Check every line of the entries for "loose", and copy the lines that hold it.

**Available data:**

=-=-=-=-=

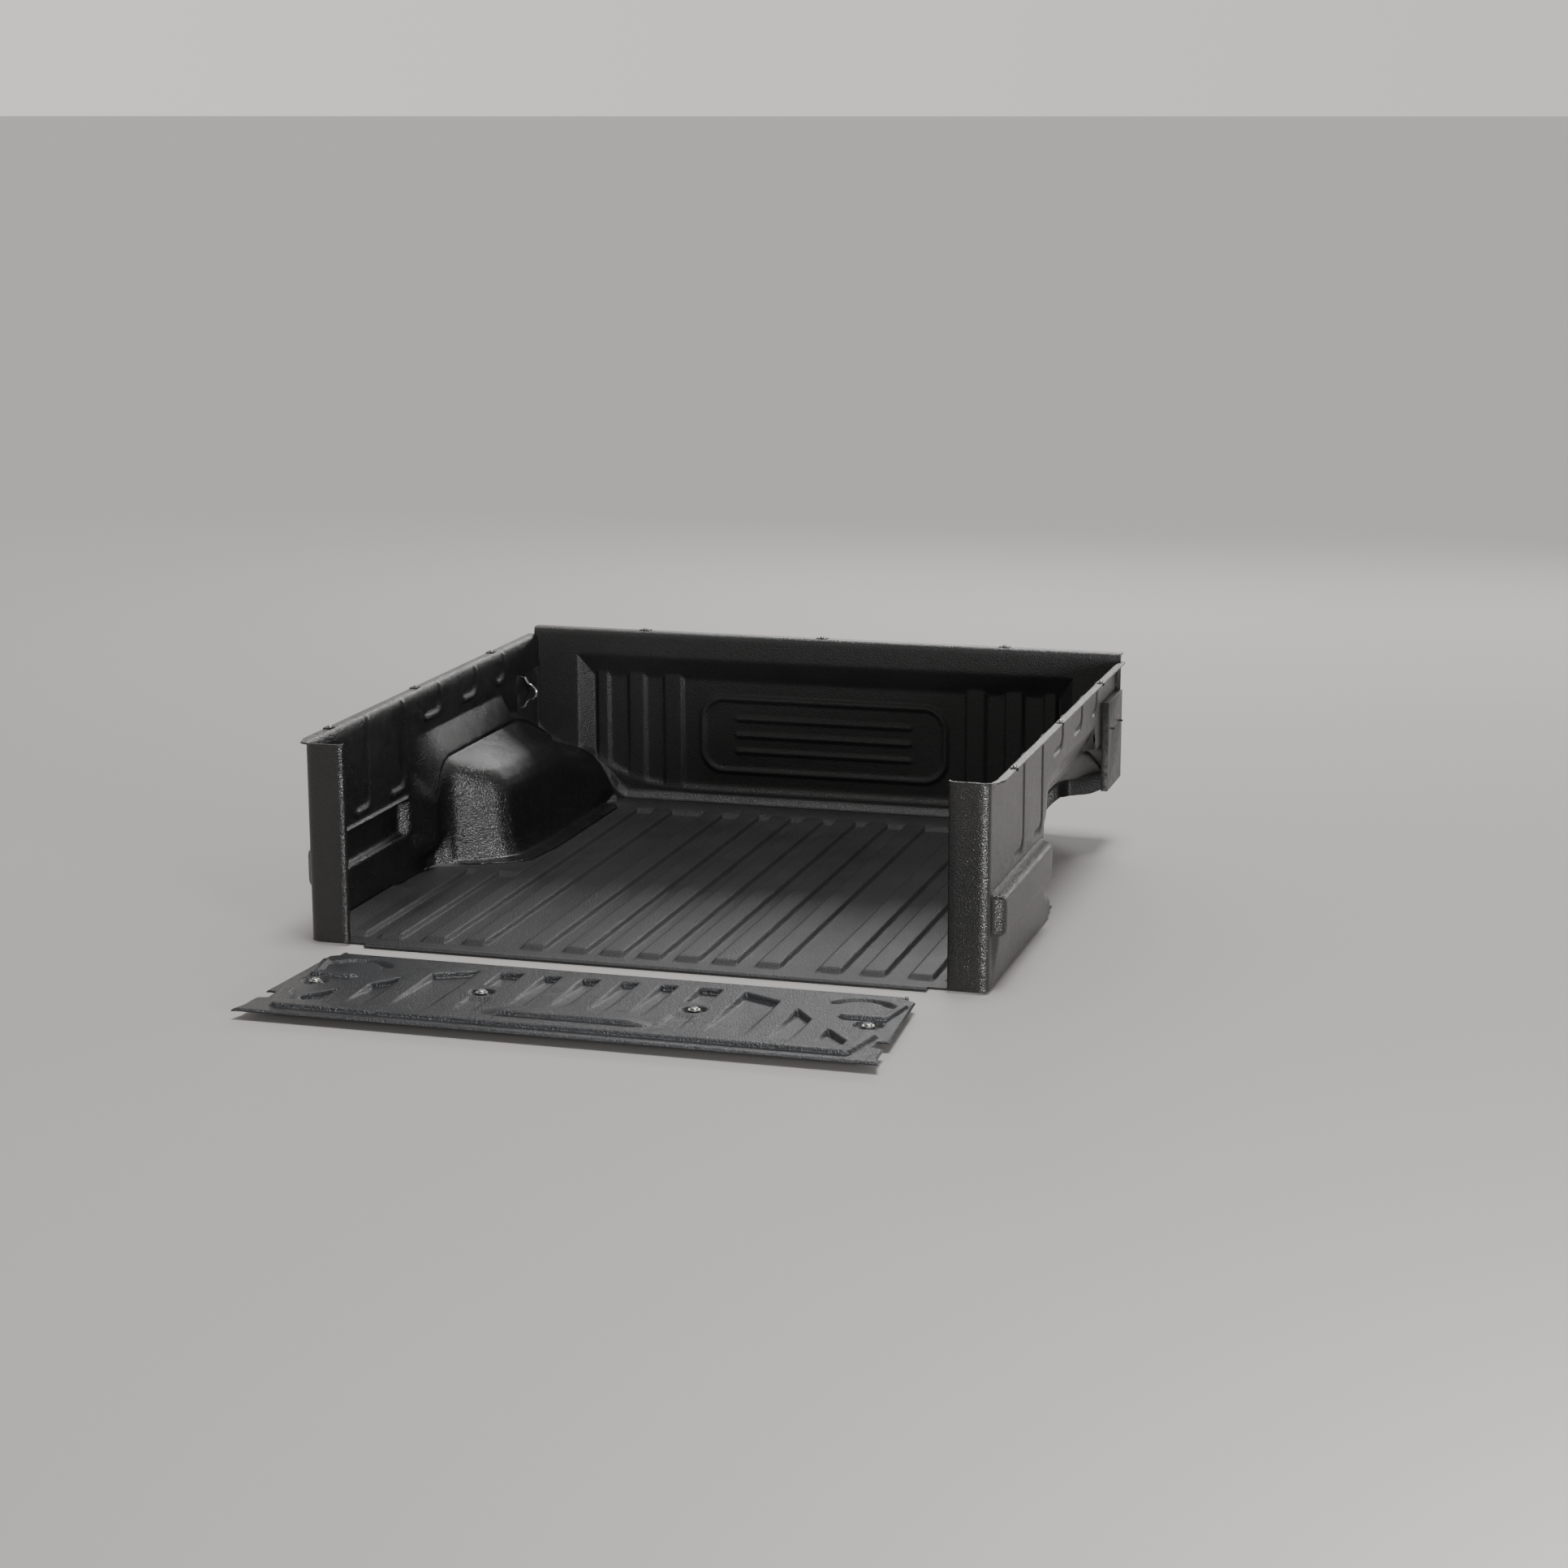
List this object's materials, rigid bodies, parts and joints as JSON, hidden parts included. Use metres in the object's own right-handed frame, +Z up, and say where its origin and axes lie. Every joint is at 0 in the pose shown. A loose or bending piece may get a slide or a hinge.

=-=-=-=-=

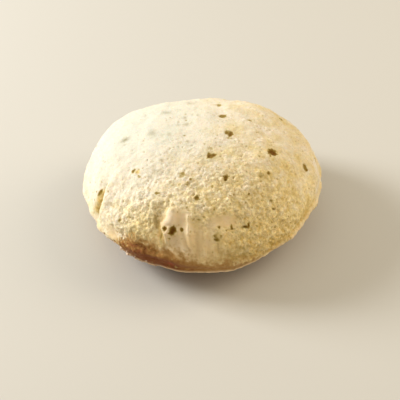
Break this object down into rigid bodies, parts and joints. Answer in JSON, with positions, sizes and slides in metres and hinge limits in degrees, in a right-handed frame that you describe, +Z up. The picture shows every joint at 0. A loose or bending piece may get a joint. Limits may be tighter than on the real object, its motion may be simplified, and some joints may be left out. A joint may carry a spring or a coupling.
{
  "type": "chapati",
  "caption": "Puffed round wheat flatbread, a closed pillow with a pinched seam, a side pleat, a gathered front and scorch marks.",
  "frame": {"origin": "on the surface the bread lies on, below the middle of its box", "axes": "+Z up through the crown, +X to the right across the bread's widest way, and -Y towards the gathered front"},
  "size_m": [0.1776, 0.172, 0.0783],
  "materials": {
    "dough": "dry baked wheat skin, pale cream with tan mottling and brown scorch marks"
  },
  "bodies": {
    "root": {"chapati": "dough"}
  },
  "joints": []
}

=-=-=-=-=

**Expected answer:**
List this object's materials, rigid bodies, parts and joints as JSON, hidden parts included. Use metres in the object's own right-handed frame, +Z up, and say where its origin and axes lie. Every joint is at 0 in the pose shown. A loose or bending piece may get a slide or a hinge.
Break this object down into rigid bodies, parts and joints. Answer in JSON, with positions, sizes and slides in metres and hinge limits in degrees, in a right-handed frame that you describe, +Z up. The picture shows every joint at 0. A loose or bending piece may get a joint. Limits may be tighter than on the real object, its motion may be simplified, and some joints may be left out. A joint may carry a spring or a coupling.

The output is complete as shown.